At the comment period, passionate citizen speakers from both Hatteras and Ocracoke islands took their time and expense to attend and give their comments. Now you expect others that may want to attend from Ocracoke to make a three-hour, one-way trip.  From Hatteras, it is more than an hour one-way trip to Kill Devil Hills.  To attend the meetings and to make comment is the right of every citizen, especially for those that have a big stake in the final rule.  With the cost of gas, loss of time, and the today’s economy, moving the meeting to Kill Devil Hills is not acceptable.
 
You have also moved the RegNeg meetings to a “federal building.”  This gives the impression that you are letting everyone know that although North Carolina law states that any public meeting can be recorded, you can circumvent those laws by having the meeting on federal property.  I, and my constituents, still respectfully request that videotaping of these meetings be allowed.

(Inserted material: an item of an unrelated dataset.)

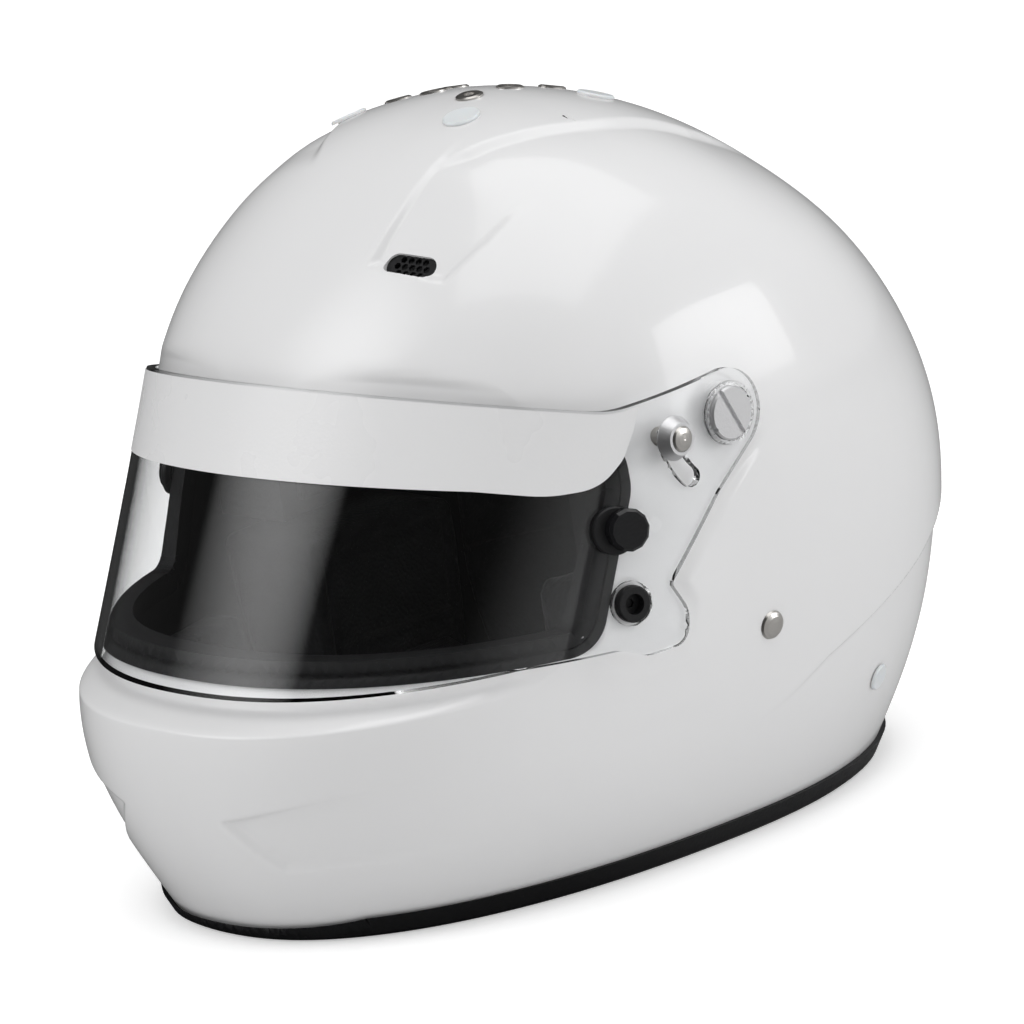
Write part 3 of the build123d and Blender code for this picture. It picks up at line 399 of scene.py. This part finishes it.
def bent_grid(name, columns, rows, reaches, made):
    # A flat grid, cut finer near the moulded edges while still flat
    deselect()
    bpy.ops.mesh.primitive_grid_add(x_subdivisions=columns, y_subdivisions=rows, size=1, location=(0, 0, 0))
    grid = bpy.context.object
    grid.name = grid.data.name = name
    grid.data.materials.append(made)
    for reach in reaches:
        centres = np.zeros(len(grid.data.polygons) * 3)
        grid.data.polygons.foreach_get("center", centres)
        centres = centres.reshape(-1, 3)
        places = skin(centres[:, 0] + 0.5, centres[:, 1] + 0.5, 0, front_shares)
        bpy.ops.object.mode_set(mode="EDIT")
        bpy.ops.mesh.select_all(action="DESELECT")
        bpy.ops.object.mode_set(mode="OBJECT")
        grid.data.polygons.foreach_set("select", fine_here(places, reach))
        bpy.ops.object.mode_set(mode="EDIT")
        bpy.ops.mesh.select_mode(type="FACE")
        bpy.ops.mesh.subdivide(number_cuts=1)
        bpy.ops.object.mode_set(mode="OBJECT")
    return grid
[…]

You have advised the committee that NPS will furnish the committee an outline of alternatives for the plan for us to consider in November. You must know that I, along with my pro-access colleagues, will consider no more stringent alternatives than the interim plan.  To attempt to place constraints on us more restrictive than the interim plan will not allow much negotiating in the future meetings.

We plan to attend future meetings and attempt to negotiate a good ORV plan for this recreational area, but with the failure of DOI and NPS in Washington to take a position differing from those of these special interest groups, I see little chance of progress in the future meetings.



(Frank Folb is president of the Avon Property Owners Association and represents that group on the negotiated rulemaking committee.)